- **TASK DIRECTIONS**
Every line in the data below from the one containing "Model this object" down to the one containing "on the back.", both included, must be retyped exactly; no other line is to appear.

- **GIVEN RECORDS**
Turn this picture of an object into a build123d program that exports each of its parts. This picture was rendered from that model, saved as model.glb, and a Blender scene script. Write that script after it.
==
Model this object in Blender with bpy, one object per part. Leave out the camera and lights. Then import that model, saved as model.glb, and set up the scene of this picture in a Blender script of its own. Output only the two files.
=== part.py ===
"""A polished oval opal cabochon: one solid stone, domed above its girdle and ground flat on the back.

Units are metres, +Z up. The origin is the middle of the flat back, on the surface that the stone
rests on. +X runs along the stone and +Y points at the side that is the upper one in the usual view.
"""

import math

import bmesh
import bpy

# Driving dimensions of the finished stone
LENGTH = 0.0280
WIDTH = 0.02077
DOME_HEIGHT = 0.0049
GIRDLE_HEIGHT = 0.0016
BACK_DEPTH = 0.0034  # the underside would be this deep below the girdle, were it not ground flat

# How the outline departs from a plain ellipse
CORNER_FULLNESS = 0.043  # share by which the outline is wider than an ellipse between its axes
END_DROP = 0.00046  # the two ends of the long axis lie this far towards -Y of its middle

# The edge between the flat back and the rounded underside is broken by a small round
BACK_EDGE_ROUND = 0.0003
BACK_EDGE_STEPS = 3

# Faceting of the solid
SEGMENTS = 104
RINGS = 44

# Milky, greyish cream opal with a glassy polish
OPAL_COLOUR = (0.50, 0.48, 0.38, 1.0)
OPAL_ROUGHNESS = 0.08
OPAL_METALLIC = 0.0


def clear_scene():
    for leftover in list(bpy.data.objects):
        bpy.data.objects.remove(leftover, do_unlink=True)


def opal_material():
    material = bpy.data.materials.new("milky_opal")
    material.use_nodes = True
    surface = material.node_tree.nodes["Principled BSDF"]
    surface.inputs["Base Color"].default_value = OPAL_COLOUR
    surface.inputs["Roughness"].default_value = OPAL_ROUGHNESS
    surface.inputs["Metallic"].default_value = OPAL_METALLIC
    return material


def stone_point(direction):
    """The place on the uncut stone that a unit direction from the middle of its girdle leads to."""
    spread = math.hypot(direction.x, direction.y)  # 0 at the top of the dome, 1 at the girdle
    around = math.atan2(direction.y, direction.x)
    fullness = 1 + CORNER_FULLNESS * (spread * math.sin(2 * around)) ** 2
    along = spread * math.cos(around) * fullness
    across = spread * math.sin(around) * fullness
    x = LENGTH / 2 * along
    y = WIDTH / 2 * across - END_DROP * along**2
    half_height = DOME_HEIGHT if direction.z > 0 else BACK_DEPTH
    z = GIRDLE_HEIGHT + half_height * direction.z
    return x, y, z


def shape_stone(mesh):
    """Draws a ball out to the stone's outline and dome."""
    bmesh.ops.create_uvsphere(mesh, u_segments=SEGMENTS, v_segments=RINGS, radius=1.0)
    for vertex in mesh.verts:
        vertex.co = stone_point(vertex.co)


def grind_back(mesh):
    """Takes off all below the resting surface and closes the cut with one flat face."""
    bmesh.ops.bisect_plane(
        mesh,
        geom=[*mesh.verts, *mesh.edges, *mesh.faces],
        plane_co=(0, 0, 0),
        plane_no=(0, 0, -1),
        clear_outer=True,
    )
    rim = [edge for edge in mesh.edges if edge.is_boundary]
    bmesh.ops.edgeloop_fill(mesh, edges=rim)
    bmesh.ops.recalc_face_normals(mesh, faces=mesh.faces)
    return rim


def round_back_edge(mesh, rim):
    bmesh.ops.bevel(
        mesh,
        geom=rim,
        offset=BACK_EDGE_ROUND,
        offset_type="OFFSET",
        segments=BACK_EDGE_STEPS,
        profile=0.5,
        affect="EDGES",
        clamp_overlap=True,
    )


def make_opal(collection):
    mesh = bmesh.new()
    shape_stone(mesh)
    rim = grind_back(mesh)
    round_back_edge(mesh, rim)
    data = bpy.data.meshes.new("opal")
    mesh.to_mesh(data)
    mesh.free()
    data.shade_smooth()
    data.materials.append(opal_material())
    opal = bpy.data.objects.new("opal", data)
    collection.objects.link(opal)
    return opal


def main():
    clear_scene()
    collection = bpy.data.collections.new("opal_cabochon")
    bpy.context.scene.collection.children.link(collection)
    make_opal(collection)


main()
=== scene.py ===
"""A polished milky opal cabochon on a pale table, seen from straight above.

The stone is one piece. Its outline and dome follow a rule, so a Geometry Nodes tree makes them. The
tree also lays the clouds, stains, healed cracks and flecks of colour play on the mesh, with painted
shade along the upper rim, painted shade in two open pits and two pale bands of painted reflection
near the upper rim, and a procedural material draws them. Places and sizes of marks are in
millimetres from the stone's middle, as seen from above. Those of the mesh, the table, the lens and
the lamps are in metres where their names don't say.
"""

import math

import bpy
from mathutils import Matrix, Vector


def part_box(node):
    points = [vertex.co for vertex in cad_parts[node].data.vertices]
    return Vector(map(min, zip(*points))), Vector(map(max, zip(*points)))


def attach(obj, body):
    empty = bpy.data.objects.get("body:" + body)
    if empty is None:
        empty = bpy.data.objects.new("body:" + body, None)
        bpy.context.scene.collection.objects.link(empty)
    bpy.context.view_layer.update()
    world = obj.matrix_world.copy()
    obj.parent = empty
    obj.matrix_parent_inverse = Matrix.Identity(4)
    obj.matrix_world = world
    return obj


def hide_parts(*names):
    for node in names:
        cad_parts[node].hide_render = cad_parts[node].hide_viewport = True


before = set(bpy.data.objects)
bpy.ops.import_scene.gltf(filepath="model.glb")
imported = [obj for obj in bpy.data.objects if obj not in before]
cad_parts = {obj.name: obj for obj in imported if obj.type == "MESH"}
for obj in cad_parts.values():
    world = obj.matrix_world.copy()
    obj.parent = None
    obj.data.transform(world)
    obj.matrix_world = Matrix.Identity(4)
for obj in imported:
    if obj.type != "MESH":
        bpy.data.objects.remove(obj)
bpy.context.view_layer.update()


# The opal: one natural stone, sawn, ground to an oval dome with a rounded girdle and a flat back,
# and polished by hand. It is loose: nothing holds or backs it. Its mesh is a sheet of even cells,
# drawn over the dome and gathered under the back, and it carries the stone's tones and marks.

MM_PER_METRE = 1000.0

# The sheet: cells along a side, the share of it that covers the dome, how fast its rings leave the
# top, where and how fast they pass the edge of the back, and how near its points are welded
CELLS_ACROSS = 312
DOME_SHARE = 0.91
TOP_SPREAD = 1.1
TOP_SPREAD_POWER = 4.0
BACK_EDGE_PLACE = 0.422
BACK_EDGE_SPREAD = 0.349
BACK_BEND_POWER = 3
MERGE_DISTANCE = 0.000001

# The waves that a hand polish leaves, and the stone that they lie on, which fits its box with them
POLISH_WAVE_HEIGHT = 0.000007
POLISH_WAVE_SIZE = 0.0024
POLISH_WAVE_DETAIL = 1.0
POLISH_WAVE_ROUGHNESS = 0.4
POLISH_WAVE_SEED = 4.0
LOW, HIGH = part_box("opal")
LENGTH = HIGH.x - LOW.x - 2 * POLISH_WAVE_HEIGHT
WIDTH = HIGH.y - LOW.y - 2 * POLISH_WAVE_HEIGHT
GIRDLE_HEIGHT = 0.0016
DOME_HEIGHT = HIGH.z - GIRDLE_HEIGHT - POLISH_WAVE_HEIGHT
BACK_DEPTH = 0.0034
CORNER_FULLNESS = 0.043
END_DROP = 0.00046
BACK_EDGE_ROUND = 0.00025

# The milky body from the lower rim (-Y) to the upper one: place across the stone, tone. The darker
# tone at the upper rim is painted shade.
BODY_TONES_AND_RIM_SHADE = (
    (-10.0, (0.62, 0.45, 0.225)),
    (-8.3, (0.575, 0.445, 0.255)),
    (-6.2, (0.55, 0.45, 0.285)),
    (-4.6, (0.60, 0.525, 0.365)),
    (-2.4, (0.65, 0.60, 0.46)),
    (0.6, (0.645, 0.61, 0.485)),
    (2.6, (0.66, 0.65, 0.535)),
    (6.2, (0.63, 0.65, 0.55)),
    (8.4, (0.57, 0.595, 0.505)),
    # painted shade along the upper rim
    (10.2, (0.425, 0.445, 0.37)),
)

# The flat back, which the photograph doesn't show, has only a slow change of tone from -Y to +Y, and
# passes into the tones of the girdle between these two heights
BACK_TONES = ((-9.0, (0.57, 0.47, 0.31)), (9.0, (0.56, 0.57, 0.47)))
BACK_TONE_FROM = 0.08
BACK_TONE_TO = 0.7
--
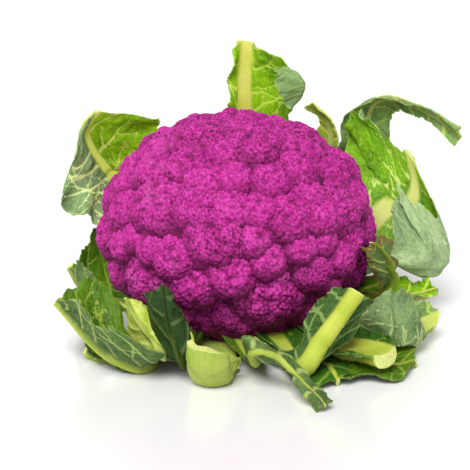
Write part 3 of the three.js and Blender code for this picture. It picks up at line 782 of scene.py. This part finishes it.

- **WRITTEN RESPONSE**
Model this object in Blender with bpy, one object per part. Leave out the camera and lights. Then import that model, saved as model.glb, and set up the scene of this picture in a Blender script of its own. Output only the two files.
=== part.py ===
"""A polished oval opal cabochon: one solid stone, domed above its girdle and ground flat on the back.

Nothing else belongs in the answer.